Philippe de Thaun /2013—2060/, Gervasius /828— 848/ and Guillaume le Clerc /657—738/ give a vivid portrayal of the eagle. Pierre of Beauvais expands the story of the eagle /11.164/. The “Bestiary of Love in Verse” modifies the narration into a secular allegory /1058, 2563, 2899/. Albert the Great adds to the story of the eagle the story of an eagle-stone /XXIII.I.I/ which in the bestiary is put in the chapter about the vulture. Brunetto Latini translates the traditional story of the bestiary /I.V. 147/.
In his presentation of three eagles the painter of the Saint Petersburg Bestiary follows the traditional pattern. One of the eagles is flying up toward the sun, another is diving into the spring and a third is carrying a fish in his claws. He creates a solemnly monumental symbol by arranging the stylised birds against each other under the shining sun at the top of the page.
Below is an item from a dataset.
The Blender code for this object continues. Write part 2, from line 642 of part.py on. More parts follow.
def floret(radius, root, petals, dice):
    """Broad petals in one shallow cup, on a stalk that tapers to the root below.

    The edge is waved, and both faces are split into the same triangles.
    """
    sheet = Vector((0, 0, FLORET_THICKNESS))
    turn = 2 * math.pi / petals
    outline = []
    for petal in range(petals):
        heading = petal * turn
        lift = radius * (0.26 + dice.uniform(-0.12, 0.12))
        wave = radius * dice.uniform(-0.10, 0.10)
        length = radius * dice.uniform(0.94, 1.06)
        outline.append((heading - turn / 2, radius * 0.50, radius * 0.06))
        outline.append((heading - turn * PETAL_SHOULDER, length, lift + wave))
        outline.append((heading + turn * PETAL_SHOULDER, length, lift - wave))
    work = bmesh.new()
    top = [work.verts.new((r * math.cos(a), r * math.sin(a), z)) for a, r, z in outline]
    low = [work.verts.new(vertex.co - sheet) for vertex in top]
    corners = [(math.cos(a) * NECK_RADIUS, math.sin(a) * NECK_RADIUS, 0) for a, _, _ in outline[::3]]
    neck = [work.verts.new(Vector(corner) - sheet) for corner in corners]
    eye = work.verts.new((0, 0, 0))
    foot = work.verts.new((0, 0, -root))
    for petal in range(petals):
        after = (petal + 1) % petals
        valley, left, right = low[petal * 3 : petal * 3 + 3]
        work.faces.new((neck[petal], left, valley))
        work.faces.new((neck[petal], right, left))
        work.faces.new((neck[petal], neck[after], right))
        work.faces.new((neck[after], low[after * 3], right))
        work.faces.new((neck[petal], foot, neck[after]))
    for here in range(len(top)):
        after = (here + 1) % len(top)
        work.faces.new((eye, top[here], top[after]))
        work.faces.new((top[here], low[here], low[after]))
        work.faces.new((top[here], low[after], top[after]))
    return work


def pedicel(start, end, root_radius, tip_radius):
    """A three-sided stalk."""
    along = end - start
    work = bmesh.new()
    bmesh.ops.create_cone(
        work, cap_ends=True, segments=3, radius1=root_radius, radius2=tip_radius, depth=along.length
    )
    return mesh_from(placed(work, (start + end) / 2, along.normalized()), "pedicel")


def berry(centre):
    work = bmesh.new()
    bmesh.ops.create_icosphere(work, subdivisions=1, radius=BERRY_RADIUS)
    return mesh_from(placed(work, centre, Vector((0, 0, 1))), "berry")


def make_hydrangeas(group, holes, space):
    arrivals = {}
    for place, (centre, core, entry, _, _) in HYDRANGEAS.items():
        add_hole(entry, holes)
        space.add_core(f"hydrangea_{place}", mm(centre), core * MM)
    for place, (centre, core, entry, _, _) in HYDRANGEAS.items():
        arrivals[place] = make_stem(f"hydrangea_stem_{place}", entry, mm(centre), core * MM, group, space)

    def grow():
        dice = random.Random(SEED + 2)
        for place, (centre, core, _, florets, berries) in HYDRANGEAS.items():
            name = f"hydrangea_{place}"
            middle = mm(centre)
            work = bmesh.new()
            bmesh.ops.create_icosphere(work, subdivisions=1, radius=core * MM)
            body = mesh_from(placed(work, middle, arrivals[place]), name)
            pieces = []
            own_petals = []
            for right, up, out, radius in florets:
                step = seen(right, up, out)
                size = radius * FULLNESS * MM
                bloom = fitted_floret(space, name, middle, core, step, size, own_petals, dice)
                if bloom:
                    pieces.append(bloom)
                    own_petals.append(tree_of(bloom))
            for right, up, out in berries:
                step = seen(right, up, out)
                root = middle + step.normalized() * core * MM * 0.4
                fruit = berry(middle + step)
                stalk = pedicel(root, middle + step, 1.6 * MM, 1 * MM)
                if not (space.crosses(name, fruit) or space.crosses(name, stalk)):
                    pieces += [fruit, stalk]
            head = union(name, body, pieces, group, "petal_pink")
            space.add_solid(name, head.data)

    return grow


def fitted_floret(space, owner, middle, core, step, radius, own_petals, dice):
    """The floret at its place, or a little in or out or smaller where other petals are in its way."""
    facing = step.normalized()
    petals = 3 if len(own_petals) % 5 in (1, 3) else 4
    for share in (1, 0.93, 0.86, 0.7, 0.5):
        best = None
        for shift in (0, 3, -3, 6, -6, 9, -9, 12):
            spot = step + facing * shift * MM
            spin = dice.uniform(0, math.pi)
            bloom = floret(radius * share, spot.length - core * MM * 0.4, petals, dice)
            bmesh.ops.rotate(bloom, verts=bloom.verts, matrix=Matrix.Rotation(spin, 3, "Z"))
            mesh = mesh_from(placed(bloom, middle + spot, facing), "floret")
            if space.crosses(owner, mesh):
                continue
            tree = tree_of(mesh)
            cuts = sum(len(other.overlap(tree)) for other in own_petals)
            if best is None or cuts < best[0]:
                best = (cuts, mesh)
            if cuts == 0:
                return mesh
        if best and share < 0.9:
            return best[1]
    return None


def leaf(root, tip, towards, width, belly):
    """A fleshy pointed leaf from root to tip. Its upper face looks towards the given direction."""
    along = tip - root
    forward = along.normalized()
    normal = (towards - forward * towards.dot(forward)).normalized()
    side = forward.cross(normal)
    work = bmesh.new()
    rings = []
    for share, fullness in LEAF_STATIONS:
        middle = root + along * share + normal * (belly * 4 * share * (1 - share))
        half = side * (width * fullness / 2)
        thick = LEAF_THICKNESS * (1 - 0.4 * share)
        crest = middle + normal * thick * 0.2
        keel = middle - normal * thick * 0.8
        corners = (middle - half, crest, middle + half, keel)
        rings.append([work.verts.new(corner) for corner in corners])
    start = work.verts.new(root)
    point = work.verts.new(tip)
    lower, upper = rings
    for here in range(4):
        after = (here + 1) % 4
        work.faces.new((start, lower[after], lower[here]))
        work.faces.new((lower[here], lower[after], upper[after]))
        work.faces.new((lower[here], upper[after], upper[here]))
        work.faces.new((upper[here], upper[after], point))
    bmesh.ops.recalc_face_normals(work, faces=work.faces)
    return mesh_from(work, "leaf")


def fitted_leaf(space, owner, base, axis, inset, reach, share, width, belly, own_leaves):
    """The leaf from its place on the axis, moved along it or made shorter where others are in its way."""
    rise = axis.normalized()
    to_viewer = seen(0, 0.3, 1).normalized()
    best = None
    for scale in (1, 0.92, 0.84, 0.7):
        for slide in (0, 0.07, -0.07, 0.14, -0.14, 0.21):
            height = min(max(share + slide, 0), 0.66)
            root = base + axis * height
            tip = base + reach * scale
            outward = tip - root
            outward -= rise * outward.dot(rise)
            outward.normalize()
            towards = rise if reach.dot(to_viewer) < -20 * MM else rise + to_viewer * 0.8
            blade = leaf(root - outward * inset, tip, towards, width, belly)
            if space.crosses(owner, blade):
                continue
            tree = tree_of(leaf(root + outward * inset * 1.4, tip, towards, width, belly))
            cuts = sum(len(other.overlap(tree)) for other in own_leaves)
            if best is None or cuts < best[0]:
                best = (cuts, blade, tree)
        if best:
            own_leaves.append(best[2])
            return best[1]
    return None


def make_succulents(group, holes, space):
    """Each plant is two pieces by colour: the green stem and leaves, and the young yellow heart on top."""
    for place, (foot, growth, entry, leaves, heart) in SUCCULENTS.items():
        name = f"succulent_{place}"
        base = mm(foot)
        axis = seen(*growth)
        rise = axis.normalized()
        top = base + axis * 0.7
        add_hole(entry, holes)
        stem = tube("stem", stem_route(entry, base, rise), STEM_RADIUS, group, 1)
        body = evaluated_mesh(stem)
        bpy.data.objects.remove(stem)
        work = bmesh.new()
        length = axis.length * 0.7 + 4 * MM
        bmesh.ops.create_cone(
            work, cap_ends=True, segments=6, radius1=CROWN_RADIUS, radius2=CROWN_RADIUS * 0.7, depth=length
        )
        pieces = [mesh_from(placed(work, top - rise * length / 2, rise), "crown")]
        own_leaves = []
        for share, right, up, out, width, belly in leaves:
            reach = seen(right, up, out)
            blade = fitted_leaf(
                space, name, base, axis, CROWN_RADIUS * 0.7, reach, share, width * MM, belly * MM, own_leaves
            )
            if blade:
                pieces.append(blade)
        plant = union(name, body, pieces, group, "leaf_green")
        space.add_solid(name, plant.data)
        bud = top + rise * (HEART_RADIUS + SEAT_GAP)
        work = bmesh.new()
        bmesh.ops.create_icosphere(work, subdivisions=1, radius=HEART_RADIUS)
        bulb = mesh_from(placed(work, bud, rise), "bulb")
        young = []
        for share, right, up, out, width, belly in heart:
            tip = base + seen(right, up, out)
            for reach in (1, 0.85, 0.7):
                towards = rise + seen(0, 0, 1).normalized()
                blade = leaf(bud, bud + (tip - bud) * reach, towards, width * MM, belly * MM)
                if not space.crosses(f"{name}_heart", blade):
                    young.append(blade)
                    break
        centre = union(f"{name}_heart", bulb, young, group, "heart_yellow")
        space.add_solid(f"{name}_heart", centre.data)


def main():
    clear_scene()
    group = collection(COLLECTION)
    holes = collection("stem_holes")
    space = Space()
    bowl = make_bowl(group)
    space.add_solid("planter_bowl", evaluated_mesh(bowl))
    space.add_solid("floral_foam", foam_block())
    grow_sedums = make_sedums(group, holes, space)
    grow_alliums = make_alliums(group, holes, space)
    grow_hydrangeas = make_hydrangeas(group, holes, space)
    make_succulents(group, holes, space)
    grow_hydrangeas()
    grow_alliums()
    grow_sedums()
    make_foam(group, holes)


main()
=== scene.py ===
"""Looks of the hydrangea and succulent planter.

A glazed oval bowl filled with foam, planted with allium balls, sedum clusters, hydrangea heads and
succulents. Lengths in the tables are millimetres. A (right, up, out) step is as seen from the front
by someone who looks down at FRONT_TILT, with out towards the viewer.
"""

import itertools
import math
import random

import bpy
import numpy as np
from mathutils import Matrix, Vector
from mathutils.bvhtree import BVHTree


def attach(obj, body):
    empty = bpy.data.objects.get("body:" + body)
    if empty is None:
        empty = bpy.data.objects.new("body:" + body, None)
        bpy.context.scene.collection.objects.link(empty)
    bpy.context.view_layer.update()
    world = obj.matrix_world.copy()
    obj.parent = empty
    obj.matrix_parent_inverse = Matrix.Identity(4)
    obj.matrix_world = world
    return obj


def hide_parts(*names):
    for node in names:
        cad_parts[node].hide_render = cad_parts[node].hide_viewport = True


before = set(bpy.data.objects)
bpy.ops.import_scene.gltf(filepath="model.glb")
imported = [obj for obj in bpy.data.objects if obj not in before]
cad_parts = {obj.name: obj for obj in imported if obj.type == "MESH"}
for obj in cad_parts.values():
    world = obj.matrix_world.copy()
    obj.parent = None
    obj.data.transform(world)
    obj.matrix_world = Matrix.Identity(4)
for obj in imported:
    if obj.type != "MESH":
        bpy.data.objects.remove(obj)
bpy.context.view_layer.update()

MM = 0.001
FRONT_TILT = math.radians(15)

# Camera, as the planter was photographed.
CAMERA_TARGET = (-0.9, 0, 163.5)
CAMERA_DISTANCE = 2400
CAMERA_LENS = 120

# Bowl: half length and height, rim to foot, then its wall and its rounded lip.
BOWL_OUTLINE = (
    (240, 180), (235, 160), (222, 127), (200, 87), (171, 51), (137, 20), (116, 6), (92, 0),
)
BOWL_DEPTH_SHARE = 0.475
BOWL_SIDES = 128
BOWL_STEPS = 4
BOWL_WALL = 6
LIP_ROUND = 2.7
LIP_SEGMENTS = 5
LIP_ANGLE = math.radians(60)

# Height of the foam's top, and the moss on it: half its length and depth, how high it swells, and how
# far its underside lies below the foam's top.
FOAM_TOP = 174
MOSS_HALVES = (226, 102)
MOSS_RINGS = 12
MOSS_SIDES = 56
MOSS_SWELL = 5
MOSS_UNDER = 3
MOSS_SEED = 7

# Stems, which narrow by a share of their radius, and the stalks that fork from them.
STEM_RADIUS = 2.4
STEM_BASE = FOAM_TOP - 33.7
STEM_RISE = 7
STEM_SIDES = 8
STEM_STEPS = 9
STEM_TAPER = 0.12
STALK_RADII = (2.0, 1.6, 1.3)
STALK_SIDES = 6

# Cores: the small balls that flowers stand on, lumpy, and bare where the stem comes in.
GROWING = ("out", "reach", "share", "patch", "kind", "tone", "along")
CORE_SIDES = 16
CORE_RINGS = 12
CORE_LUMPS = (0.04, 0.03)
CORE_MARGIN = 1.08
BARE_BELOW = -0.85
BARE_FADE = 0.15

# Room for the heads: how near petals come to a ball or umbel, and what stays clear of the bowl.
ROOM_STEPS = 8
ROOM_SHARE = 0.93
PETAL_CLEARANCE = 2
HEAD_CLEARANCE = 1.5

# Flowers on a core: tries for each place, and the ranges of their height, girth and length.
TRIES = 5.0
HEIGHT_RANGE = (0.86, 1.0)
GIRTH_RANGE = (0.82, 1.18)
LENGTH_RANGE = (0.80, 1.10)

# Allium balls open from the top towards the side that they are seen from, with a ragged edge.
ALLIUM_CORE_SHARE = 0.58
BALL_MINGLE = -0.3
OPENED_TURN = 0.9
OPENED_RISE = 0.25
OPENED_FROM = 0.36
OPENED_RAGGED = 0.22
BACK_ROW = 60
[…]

The eagle in the miniature of the bestiary is clearly influenced by the traditional stylization of the eagle, a symbol of. St.John the Evangelist. The eagle was among the most favourite zoomorphic motifs in the Middle Ages and symbolized courage, manliness and renovation. The stylization of the Eagle originates from Middle East motifs brought to medieval Europe through Byzantine, Syrian and Arabic models.